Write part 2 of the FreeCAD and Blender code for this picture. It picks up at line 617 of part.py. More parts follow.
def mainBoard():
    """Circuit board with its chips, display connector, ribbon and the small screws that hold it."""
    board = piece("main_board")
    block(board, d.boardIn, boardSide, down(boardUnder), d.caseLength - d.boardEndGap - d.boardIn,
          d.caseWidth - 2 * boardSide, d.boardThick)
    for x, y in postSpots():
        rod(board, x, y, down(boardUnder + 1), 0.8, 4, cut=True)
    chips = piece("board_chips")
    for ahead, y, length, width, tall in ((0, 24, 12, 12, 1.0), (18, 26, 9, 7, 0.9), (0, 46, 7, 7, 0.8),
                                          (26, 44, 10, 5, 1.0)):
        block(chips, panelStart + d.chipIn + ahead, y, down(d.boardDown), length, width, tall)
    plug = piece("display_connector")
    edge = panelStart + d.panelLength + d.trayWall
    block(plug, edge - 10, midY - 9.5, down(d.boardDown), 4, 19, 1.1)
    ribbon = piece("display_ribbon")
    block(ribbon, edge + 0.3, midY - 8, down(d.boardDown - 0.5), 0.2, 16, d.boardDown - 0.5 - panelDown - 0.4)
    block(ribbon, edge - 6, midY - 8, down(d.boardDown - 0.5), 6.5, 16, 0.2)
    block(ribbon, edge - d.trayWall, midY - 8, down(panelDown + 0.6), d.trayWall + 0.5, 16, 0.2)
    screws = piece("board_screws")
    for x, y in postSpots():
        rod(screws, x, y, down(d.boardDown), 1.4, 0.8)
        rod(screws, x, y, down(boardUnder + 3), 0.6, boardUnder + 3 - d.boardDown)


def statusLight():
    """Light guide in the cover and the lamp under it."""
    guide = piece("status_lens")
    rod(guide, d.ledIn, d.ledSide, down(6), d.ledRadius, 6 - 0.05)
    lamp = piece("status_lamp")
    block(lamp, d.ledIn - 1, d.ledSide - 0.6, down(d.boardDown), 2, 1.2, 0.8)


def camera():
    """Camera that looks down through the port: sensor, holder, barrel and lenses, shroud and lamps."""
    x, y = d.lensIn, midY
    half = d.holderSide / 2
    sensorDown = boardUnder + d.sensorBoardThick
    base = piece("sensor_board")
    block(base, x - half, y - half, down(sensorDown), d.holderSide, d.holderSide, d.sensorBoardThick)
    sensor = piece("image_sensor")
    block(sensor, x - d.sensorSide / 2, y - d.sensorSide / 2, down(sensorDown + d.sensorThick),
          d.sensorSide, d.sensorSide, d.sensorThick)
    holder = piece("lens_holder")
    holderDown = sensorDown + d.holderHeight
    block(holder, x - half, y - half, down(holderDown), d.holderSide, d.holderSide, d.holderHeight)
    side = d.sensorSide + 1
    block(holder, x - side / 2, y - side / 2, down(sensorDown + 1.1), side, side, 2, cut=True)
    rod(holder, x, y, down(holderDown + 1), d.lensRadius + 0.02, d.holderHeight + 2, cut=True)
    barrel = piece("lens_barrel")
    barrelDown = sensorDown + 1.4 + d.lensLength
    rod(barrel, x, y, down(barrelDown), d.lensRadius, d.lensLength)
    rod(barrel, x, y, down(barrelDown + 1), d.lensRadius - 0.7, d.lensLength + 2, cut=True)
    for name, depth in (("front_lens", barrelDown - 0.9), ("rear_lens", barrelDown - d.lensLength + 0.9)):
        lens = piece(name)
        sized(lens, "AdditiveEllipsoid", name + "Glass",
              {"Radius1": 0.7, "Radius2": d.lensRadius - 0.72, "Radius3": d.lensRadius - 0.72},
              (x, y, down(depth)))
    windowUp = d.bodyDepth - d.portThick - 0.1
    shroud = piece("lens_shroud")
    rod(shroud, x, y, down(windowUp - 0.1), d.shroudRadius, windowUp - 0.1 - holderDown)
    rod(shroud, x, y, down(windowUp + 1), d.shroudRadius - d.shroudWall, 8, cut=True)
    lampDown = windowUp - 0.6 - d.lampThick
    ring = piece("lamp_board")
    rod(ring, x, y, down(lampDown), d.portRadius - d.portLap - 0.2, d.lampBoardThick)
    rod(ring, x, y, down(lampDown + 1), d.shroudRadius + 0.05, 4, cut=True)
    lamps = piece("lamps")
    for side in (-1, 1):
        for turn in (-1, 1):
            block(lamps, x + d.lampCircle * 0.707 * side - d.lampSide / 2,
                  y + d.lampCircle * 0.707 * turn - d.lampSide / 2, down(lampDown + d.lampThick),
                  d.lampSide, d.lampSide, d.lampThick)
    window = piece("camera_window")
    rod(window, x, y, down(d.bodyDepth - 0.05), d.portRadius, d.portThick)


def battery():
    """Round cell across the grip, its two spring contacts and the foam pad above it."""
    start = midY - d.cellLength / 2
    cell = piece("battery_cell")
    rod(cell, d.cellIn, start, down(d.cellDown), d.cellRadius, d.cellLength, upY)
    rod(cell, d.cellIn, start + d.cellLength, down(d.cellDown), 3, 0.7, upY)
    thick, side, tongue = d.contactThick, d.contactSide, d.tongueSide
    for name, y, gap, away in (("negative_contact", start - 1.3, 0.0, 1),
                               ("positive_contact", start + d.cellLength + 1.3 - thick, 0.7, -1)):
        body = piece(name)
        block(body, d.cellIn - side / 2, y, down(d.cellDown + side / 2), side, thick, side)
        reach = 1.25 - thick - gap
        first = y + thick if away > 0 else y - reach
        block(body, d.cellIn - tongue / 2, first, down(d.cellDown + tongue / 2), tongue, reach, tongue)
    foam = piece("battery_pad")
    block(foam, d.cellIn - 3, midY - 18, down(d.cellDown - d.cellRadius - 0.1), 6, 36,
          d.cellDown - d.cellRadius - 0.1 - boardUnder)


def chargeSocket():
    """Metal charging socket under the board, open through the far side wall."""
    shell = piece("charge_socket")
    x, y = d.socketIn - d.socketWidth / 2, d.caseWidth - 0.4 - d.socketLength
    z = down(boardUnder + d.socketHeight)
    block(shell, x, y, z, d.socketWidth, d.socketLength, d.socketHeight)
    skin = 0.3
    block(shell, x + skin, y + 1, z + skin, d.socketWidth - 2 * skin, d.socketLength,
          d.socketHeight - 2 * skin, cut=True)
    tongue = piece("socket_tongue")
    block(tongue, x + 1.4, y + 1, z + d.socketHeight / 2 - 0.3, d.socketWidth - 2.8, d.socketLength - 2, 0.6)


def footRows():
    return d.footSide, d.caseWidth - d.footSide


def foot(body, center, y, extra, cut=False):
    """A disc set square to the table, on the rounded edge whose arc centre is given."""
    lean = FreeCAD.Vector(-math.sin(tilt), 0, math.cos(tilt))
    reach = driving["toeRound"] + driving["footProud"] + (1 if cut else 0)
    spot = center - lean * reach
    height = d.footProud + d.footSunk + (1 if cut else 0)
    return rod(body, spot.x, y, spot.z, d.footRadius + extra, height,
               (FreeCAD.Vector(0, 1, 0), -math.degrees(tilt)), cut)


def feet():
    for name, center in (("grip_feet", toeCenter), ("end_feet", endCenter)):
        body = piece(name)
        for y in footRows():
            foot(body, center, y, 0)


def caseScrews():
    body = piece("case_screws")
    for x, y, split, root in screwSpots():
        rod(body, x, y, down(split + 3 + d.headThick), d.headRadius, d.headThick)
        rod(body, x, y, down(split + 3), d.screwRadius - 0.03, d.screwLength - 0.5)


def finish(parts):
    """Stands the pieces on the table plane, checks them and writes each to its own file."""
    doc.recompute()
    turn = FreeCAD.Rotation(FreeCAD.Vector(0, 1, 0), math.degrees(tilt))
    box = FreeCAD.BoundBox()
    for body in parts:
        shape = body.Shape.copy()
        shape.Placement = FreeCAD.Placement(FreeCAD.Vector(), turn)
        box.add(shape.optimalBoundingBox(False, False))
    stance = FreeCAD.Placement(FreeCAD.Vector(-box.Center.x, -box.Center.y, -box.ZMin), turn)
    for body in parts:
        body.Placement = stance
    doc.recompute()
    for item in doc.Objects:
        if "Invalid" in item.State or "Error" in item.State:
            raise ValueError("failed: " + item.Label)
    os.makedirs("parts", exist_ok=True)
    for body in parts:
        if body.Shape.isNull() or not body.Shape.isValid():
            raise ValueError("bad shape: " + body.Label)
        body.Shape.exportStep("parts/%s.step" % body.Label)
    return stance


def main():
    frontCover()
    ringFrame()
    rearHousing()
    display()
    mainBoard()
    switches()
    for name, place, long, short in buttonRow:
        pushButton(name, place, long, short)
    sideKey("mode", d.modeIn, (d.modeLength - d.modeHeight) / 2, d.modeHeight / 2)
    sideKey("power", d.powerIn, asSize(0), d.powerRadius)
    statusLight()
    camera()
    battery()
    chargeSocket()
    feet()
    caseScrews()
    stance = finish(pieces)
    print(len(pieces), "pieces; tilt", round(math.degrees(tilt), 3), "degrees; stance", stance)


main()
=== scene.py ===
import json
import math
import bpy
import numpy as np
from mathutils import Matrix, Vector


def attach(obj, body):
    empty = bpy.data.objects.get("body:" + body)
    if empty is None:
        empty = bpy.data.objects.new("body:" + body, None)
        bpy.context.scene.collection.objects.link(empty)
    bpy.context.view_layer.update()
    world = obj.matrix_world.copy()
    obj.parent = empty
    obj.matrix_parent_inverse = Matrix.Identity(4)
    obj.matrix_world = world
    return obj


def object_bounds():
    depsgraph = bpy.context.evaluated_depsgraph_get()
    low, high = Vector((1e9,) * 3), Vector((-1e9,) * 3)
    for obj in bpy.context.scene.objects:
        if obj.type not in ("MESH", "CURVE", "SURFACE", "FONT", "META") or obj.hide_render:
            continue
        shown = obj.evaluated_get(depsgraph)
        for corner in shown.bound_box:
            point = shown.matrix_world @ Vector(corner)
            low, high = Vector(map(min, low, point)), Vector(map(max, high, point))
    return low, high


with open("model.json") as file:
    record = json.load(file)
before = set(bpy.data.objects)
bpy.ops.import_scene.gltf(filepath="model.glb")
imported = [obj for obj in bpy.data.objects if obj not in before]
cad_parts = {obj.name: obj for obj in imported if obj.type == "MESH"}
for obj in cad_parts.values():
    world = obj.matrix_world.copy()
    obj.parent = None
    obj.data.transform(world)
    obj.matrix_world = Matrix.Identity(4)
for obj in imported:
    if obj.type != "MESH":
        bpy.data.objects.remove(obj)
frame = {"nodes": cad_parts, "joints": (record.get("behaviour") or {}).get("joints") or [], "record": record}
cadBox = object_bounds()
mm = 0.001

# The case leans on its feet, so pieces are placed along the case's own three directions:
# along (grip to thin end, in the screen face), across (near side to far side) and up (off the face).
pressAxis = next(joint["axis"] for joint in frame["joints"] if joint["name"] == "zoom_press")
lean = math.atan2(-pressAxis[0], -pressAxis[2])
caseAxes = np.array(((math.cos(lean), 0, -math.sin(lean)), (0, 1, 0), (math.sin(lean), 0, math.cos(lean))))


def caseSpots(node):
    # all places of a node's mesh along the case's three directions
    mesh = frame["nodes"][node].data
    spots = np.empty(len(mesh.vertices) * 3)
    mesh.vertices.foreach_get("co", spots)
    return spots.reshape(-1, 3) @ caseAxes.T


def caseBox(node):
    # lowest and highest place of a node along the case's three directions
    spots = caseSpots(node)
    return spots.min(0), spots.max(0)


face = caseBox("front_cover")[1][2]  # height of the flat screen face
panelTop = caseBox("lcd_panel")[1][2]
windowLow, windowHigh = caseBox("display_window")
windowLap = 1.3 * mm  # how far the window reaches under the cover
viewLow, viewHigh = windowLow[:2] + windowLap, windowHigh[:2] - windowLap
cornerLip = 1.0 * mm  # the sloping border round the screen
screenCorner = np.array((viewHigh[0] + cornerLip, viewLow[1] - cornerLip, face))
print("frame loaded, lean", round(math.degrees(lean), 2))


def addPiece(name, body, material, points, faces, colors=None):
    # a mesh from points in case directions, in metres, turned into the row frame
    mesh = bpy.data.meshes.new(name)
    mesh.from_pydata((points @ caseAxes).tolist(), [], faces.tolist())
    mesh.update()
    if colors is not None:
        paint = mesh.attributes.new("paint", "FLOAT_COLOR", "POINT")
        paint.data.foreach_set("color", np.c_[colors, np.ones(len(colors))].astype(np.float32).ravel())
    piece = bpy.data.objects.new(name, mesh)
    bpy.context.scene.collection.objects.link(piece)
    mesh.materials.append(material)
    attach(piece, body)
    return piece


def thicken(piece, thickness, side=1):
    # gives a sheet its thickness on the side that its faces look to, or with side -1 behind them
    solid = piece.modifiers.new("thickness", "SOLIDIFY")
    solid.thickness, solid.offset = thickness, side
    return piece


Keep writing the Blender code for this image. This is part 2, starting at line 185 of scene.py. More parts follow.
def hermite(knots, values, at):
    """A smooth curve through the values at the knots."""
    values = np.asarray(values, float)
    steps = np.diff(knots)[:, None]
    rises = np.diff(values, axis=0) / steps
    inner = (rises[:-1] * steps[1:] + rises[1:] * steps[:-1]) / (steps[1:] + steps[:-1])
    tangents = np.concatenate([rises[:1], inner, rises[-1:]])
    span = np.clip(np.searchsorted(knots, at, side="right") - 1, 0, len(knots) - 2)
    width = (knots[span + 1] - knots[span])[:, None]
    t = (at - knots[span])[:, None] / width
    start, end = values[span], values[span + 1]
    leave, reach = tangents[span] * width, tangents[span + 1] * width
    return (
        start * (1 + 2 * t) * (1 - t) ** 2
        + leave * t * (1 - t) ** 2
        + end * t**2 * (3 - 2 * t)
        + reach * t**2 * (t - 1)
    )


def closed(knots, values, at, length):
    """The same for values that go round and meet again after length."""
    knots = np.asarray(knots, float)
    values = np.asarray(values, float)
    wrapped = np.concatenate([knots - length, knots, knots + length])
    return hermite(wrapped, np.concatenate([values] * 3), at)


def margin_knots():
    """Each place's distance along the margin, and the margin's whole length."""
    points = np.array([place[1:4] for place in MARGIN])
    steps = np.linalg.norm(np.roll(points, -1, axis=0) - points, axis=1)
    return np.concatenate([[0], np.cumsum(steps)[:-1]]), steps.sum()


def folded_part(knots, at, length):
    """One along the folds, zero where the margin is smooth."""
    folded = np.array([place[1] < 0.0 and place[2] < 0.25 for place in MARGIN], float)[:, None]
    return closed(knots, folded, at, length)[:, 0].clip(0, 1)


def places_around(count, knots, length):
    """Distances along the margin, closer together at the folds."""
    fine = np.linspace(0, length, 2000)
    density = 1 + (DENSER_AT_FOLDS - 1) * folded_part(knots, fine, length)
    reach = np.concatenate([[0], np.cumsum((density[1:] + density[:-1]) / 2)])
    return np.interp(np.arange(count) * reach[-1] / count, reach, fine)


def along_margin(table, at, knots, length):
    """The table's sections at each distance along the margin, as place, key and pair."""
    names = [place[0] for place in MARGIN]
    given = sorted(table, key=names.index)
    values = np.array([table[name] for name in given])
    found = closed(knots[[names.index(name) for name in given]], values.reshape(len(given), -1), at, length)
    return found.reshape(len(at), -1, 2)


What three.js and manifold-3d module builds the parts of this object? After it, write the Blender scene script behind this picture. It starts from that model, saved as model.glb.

....

Your goal
Begin at the line that has "return stance", stop after the line that has "bpy.data.objects.remove(obj)", and repeat exactly those lines, nothing more.

Completed exercise
    return stance


def main():
    frontCover()
    ringFrame()
    rearHousing()
    display()
    mainBoard()
    switches()
    for name, place, long, short in buttonRow:
        pushButton(name, place, long, short)
    sideKey("mode", d.modeIn, (d.modeLength - d.modeHeight) / 2, d.modeHeight / 2)
    sideKey("power", d.powerIn, asSize(0), d.powerRadius)
    statusLight()
    camera()
    battery()
    chargeSocket()
    feet()
    caseScrews()
    stance = finish(pieces)
    print(len(pieces), "pieces; tilt", round(math.degrees(tilt), 3), "degrees; stance", stance)


main()
=== scene.py ===
import json
import math
import bpy
import numpy as np
from mathutils import Matrix, Vector


def attach(obj, body):
    empty = bpy.data.objects.get("body:" + body)
    if empty is None:
        empty = bpy.data.objects.new("body:" + body, None)
        bpy.context.scene.collection.objects.link(empty)
    bpy.context.view_layer.update()
    world = obj.matrix_world.copy()
    obj.parent = empty
    obj.matrix_parent_inverse = Matrix.Identity(4)
    obj.matrix_world = world
    return obj


def object_bounds():
    depsgraph = bpy.context.evaluated_depsgraph_get()
    low, high = Vector((1e9,) * 3), Vector((-1e9,) * 3)
    for obj in bpy.context.scene.objects:
        if obj.type not in ("MESH", "CURVE", "SURFACE", "FONT", "META") or obj.hide_render:
            continue
        shown = obj.evaluated_get(depsgraph)
        for corner in shown.bound_box:
            point = shown.matrix_world @ Vector(corner)
            low, high = Vector(map(min, low, point)), Vector(map(max, high, point))
    return low, high


with open("model.json") as file:
    record = json.load(file)
before = set(bpy.data.objects)
bpy.ops.import_scene.gltf(filepath="model.glb")
imported = [obj for obj in bpy.data.objects if obj not in before]
cad_parts = {obj.name: obj for obj in imported if obj.type == "MESH"}
for obj in cad_parts.values():
    world = obj.matrix_world.copy()
    obj.parent = None
    obj.data.transform(world)
    obj.matrix_world = Matrix.Identity(4)
for obj in imported:
    if obj.type != "MESH":
        bpy.data.objects.remove(obj)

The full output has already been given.